# START OF Data excerpt
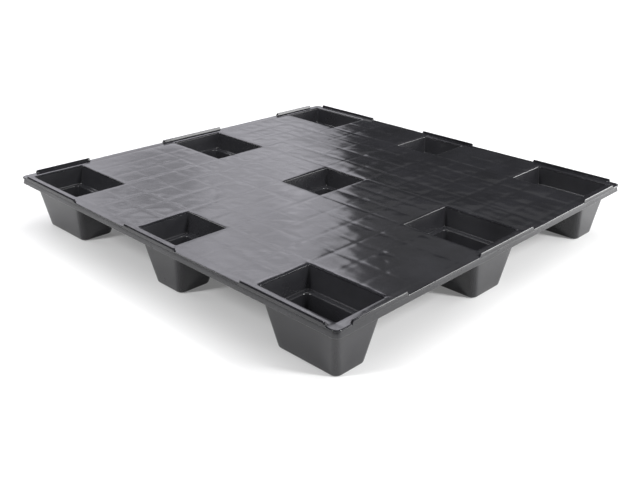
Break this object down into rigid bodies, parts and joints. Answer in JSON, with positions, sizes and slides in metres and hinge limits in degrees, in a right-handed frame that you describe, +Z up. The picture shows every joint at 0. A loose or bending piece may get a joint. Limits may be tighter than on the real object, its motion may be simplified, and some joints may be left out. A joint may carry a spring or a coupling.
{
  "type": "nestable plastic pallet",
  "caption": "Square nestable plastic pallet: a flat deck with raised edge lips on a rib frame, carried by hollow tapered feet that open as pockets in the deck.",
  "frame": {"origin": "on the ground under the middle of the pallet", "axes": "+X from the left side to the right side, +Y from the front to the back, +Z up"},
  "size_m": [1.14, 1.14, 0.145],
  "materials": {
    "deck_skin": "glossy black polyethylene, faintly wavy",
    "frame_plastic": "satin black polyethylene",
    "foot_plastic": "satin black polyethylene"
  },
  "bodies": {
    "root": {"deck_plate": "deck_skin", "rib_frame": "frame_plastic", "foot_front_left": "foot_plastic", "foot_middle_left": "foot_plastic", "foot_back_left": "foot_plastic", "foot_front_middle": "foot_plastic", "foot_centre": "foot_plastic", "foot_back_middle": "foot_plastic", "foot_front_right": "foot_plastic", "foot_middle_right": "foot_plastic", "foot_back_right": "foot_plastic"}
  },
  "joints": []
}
# END OF Data excerpt
Copy all the lines, exactly.

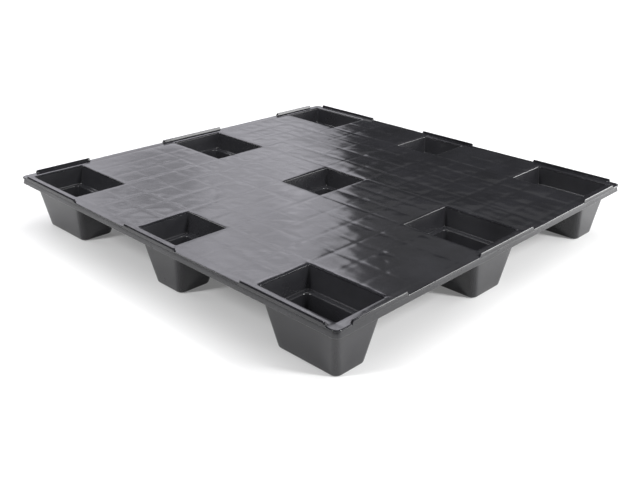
Break this object down into rigid bodies, parts and joints. Answer in JSON, with positions, sizes and slides in metres and hinge limits in degrees, in a right-handed frame that you describe, +Z up. The picture shows every joint at 0. A loose or bending piece may get a joint. Limits may be tighter than on the real object, its motion may be simplified, and some joints may be left out. A joint may carry a spring or a coupling.
{
  "type": "nestable plastic pallet",
  "caption": "Square nestable plastic pallet: a flat deck with raised edge lips on a rib frame, carried by hollow tapered feet that open as pockets in the deck.",
  "frame": {"origin": "on the ground under the middle of the pallet", "axes": "+X from the left side to the right side, +Y from the front to the back, +Z up"},
  "size_m": [1.14, 1.14, 0.145],
  "materials": {
    "deck_skin": "glossy black polyethylene, faintly wavy",
    "frame_plastic": "satin black polyethylene",
    "foot_plastic": "satin black polyethylene"
  },
  "bodies": {
    "root": {"deck_plate": "deck_skin", "rib_frame": "frame_plastic", "foot_front_left": "foot_plastic", "foot_middle_left": "foot_plastic", "foot_back_left": "foot_plastic", "foot_front_middle": "foot_plastic", "foot_centre": "foot_plastic", "foot_back_middle": "foot_plastic", "foot_front_right": "foot_plastic", "foot_middle_right": "foot_plastic", "foot_back_right": "foot_plastic"}
  },
  "joints": []
}